● The task:
Below are some records. Reproduce them exactly from their first line through the line with "long_x = unit;", inclusive.
## start Material to process
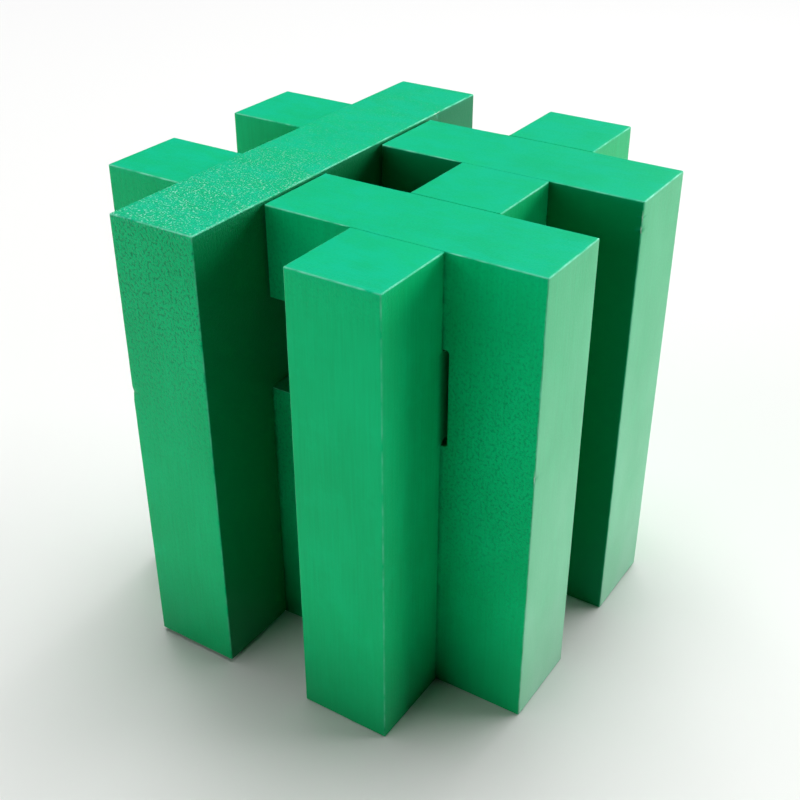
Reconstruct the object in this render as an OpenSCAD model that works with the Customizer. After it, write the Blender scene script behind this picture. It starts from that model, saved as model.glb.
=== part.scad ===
// Four-board burr puzzle. Two pairs of square boards cross at right angles and lock together.
// +X runs along the cross boards, +Y along the key and sliding boards, +Z is up.
// The origin is the middle of the puzzle's base.

/* [Boards] */
// Thickness of every board, which is one unit of the puzzle's grid
unit = 15; // [12:0.5:20]
// How far the key board stands above the other three
key_rise = 0.5; // [0.4:0.1:2]

/* [Fits] */
// Gap on each side of the key board in its slots
key_gap = 0.3; // [0.2:0.05:0.5]
// Gap on each side of the sliding board in its slots
slide_gap = 0.1; // [0.05:0.05:0.3]
// How far the windows run on past the sliding board
window_play = 0.9; // [0.7:0.1:1.5]

/* [Cutter] */
// Radius left in the inside corners of the key and sliding boards' slots
slot_r = 0.9; // [0.6:0.1:0.9]
// Radius left in the inside corners of the cross boards' windows
window_r = 0.6; // [0.3:0.1:0.6]

/* [Hidden] */

// Every board is five units long and high, and stands on one edge
board = 5 * unit;
half = board / 2;
// Middle of each board across its thickness, either side of the puzzle's middle
cross_y = unit;
long_x = unit;

// Height of the window's sill, and of the slot floors level with it
sill_z = 3 * unit;
// Height of the top of the sliding board's bridges
bridge_top_z = 4 * unit;
// Room kept between a square edge and a rounded corner that it sits in
corner_room = 0.05;
// A slot's end stays this far from a square edge, which would meet the slot's corners first
key_seat = corner_gap(slot_r, key_gap) + corner_room;
slide_seat = corner_gap(slot_r, slide_gap) + corner_room;
window_top_z = bridge_top_z + slide_seat;

// A cut that opens through an edge runs past it by this much
past_edge = 2;

paint = [0.02, 0.68, 0.43];
$fn = 48;

// Distance from the end of a slot at which a square edge, a side gap away from the wall,
// touches the rounded corner of radius r
function corner_gap(r, side_gap) = r - sqrt(pow(r, 2) - pow(r - side_gap, 2));

// Rectangle from [x0, y0] to [x1, y1] with corners rounded by r
module round_rect(x0, y0, x1, y1, r) {
    translate([x0 + r, y0]) square([x1 - x0 - 2 * r, y1 - y0]);
    translate([x0, y0 + r]) square([x1 - x0, y1 - y0 - 2 * r]);
    for (x = [x0 + r, x1 - r], y = [y0 + r, y1 - r]) {
        translate([x, y]) circle(r);
    }
}

// The square of a whole board, seen face on, standing on y = 0
module board_square() {
    translate([-half, 0]) square(board);
}

// Slot that opens through the bottom edge, as wide as a board and its gaps
module bottom_slot(middle, gap, end, r) {
    reach = unit / 2 + gap;
    round_rect(middle - reach, -past_edge, middle + reach, end, r);
}

// Slot that opens through the top edge
module top_slot(middle, gap, end, r) {
    reach = unit / 2 + gap;
    round_rect(middle - reach, end, middle + reach, board + past_edge, r);
}

// Key board, face on: two slots from below straddle the cross boards
module key_outline() {
    difference() {
        board_square();
        for (y = [-cross_y, cross_y]) {
            bottom_slot(y, key_gap, sill_z + key_seat - key_rise, slot_r);
        }
    }
}

// Sliding board, face on: slots from below and above leave a bridge one unit high over each cross board
module slide_outline() {
    difference() {
        board_square();
        for (y = [-cross_y, cross_y]) {
            bottom_slot(y, slide_gap, sill_z + slide_seat, slot_r);
            top_slot(y, slide_gap, bridge_top_z, slot_r);
        }
    }
}

// Cross board, face on: the key's slot runs down to the window, where the sliding board's bridge travels
module cross_outline() {
    window_start = -long_x - unit / 2 - key_gap;
    window_end = long_x + unit / 2 + window_play;
    difference() {
        board_square();
        top_slot(-long_x, key_gap, sill_z, window_r);
        round_rect(window_start, sill_z, window_end, window_top_z, window_r);
    }
}

// Stands an outline up along Y, with its thickness centred on x
module stand_along_y(x) {
    translate([x - unit / 2, 0, 0]) rotate([90, 0, 90]) linear_extrude(unit) children();
}

// Stands an outline up along X, with its thickness centred on y
module stand_along_x(y) {
    translate([0, y + unit / 2, 0]) rotate([90, 0, 0]) linear_extrude(unit) children();
}

module key_board() {
    color(paint) translate([0, 0, key_rise]) stand_along_y(-long_x) key_outline();
}

module slide_board() {
    color(paint) stand_along_y(long_x) slide_outline();
}

module front_cross_board() {
    color(paint) stand_along_x(-cross_y) cross_outline();
}

module rear_cross_board() {
    color(paint) stand_along_x(cross_y) cross_outline();
}

key_board();
slide_board();
front_cross_board();
rear_cross_board();
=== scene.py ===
import math

import bmesh
import bpy
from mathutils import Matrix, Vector, noise


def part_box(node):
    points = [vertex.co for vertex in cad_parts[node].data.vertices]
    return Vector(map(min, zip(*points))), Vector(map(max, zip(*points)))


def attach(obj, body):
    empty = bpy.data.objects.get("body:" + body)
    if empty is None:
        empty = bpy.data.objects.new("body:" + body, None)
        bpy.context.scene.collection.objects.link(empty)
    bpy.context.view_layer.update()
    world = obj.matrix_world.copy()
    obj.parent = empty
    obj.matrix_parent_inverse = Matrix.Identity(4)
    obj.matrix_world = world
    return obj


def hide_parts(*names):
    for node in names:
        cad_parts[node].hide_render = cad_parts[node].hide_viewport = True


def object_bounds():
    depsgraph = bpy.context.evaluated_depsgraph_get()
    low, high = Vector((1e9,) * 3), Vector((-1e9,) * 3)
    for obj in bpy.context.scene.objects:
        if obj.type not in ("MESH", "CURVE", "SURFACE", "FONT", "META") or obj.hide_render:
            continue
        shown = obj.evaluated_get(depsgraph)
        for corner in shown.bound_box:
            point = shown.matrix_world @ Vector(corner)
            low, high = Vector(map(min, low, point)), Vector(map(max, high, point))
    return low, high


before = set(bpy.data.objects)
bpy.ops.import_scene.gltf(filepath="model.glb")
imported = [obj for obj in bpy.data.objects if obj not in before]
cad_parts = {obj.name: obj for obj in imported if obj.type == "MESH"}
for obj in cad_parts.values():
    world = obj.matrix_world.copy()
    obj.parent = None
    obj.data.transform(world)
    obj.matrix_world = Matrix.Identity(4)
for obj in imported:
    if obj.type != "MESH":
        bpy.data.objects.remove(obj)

cad_low, cad_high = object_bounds()
MM = 0.001
SIZE = cad_high.x - cad_low.x
CENTRE = (cad_low + cad_high) / 2
slide_low, slide_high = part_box("slide_board")
# From the middle of the puzzle, boards stand between these two distances, with gaps inside the first
GAP_HALF = slide_low.x - CENTRE.x
BOARD_OUT = slide_high.x - CENTRE.x


# ---------------------------------------------------------------- camera

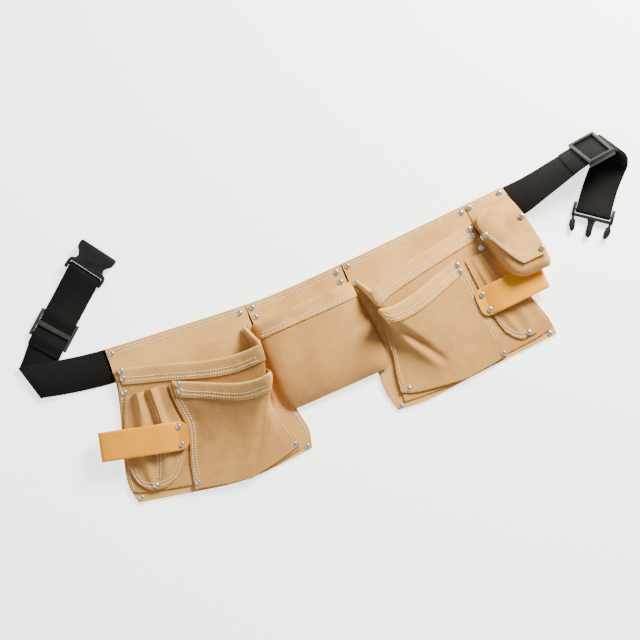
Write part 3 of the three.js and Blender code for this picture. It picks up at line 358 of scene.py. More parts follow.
@dataclass(frozen=True)
class Nickel:
    """Bright plated metal with light handling marks."""

    name: str

    def make(self) -> bpy.types.Material:
        """Builds the material."""
        shader = Shader(self.name)
        tint = shader.ramp(
            shader.noise(300.0, 4.0), ((0.3, (0.78, 0.7, 0.57)), (0.7, (0.97, 0.91, 0.79)))
        )
        shader.link(tint, shader.surface.inputs["Base Color"])
        gloss = shader.ramp(
            shader.noise(700.0, 4.0), ((0.3, (0.14,) * 3), (0.7, (0.34,) * 3))
        )
        shader.link(gloss, shader.surface.inputs["Roughness"])
        shader.set(Metallic=1.0)
        dents = shader.bump(shader.noise(500.0, 3.0), 0.05, 0.3)
        shader.link(dents, shader.surface.inputs["Normal"])
        return shader.material


@dataclass(frozen=True)
class Thread:
    """Thick undyed sewing thread."""

    name: str

    def make(self) -> bpy.types.Material:
        """Builds the material."""
        shader = Shader(self.name)
        tint = shader.ramp(
            shader.noise(400.0, 3.0),
            ((0.3, (0.66, 0.56, 0.42)), (0.7, (0.84, 0.75, 0.61))),
        )
        shader.link(tint, shader.surface.inputs["Base Color"])
        shader.set(Roughness=0.8, Sheen_Weight=0.2)
        plies = shader.bump(shader.wave(500.0, 35.0), 0.12, 0.5)
        shader.link(plies, shader.surface.inputs["Normal"])
        return shader.material


@dataclass(frozen=True)
class Local:
    """A section's own plane: x runs outwards along its top edge and d runs down."""

    x: float
    y: float
    turn: float = 0.0
    mirror: float = 1.0

    def place(self, x: float, d: float) -> Vector:
        """The point of the part, in metres, at a local place in millimetres."""
        angle = math.radians(self.turn)
        cos, sin = math.cos(angle), math.sin(angle)
        east = self.x + x * self.mirror * cos + d * sin
        north = self.y + x * self.mirror * sin - d * cos
        return Vector((east * MM, north * MM, 0.0))


def select_only(piece: bpy.types.Object) -> None:
    """Makes one object the active and only selected one."""
    bpy.ops.object.select_all(action="DESELECT")
    piece.select_set(True)
    bpy.context.view_layer.objects.active = piece


def new_object(name: str, mesh: bpy.types.Mesh) -> bpy.types.Object:
    """Puts a mesh into the scene and makes its object the only selected one."""
    piece = bpy.data.objects.new(name, mesh)
    bpy.context.scene.collection.objects.link(piece)
    select_only(piece)
    return piece


@contextmanager
def reshaped(mesh: bpy.types.Mesh) -> Iterator[bmesh.types.BMesh]:
    """Opens a mesh for editing and writes it back at the end."""
    shape = bmesh.new()
    shape.from_mesh(mesh)
    yield shape
    shape.to_mesh(mesh)
    shape.free()


def merged_copy(node: str, name: str) -> bpy.types.Object:
    """Copies a solid's mesh and merges its loose triangles.

    Args:
        node: The CAD node.
        name: The new piece's name.

    Returns:
        The new object.
    """
    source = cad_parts[node].data
    mesh = bpy.data.meshes.new(name)
    mesh.from_pydata(
        [v.co[:] for v in source.vertices], [], [p.vertices[:] for p in source.polygons]
    )
    with reshaped(mesh) as shape:
        bmesh.ops.remove_doubles(shape, verts=shape.verts, dist=MERGE)
    return new_object(name, mesh)


def apply_modifier(piece: bpy.types.Object, kind: str, **settings: object) -> None:
    """Adds one modifier to a piece and applies it."""
    select_only(piece)
    modifier = piece.modifiers.new(kind.lower(), kind)
    for name, value in settings.items():
        setattr(modifier, name, value)
    bpy.ops.object.modifier_apply(modifier=modifier.name)


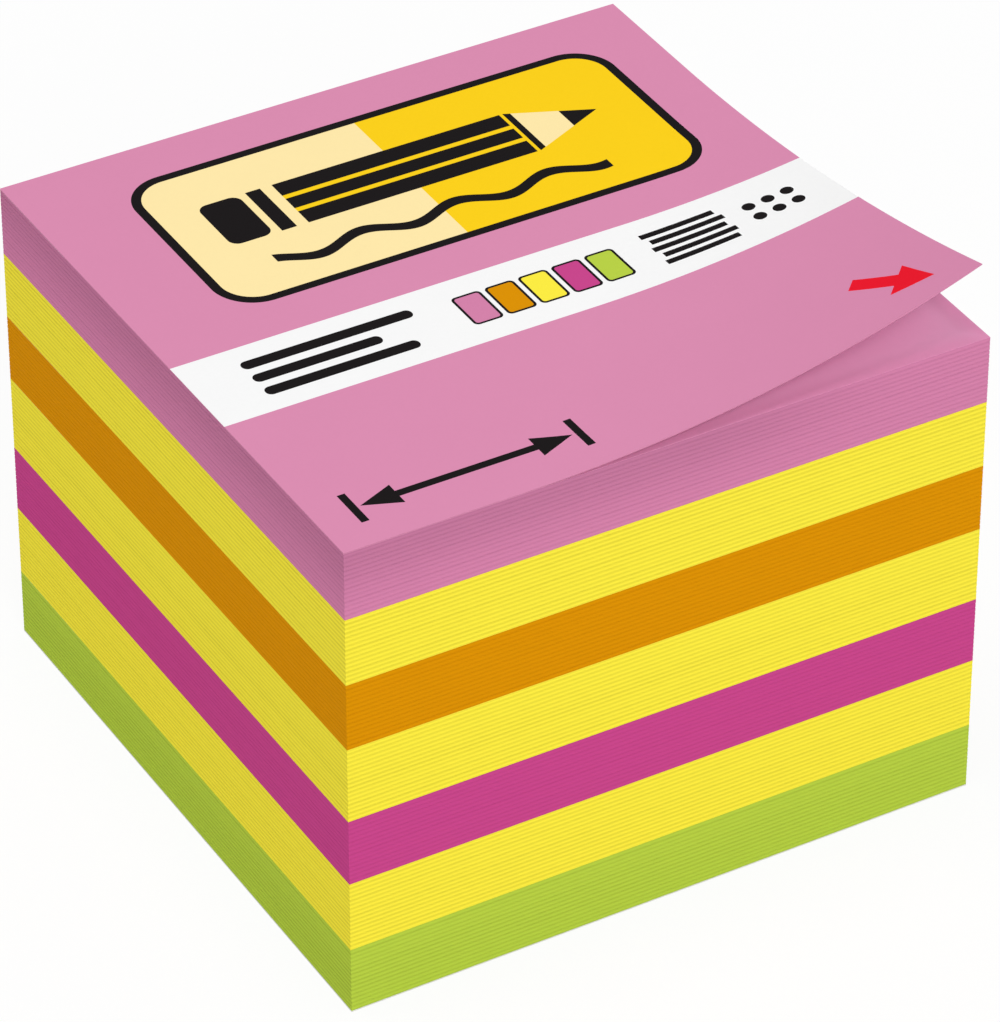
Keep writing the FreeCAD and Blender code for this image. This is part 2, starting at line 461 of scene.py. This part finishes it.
## end Material to process
● Complete answer:
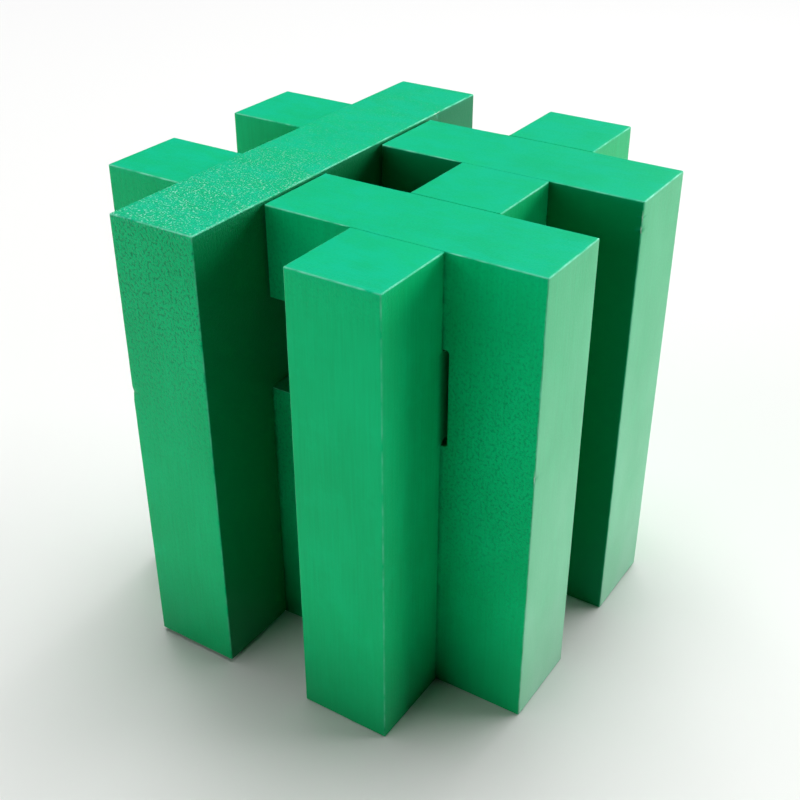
Reconstruct the object in this render as an OpenSCAD model that works with the Customizer. After it, write the Blender scene script behind this picture. It starts from that model, saved as model.glb.
=== part.scad ===
// Four-board burr puzzle. Two pairs of square boards cross at right angles and lock together.
// +X runs along the cross boards, +Y along the key and sliding boards, +Z is up.
// The origin is the middle of the puzzle's base.

/* [Boards] */
// Thickness of every board, which is one unit of the puzzle's grid
unit = 15; // [12:0.5:20]
// How far the key board stands above the other three
key_rise = 0.5; // [0.4:0.1:2]

/* [Fits] */
// Gap on each side of the key board in its slots
key_gap = 0.3; // [0.2:0.05:0.5]
// Gap on each side of the sliding board in its slots
slide_gap = 0.1; // [0.05:0.05:0.3]
// How far the windows run on past the sliding board
window_play = 0.9; // [0.7:0.1:1.5]

/* [Cutter] */
// Radius left in the inside corners of the key and sliding boards' slots
slot_r = 0.9; // [0.6:0.1:0.9]
// Radius left in the inside corners of the cross boards' windows
window_r = 0.6; // [0.3:0.1:0.6]

/* [Hidden] */

// Every board is five units long and high, and stands on one edge
board = 5 * unit;
half = board / 2;
// Middle of each board across its thickness, either side of the puzzle's middle
cross_y = unit;
long_x = unit;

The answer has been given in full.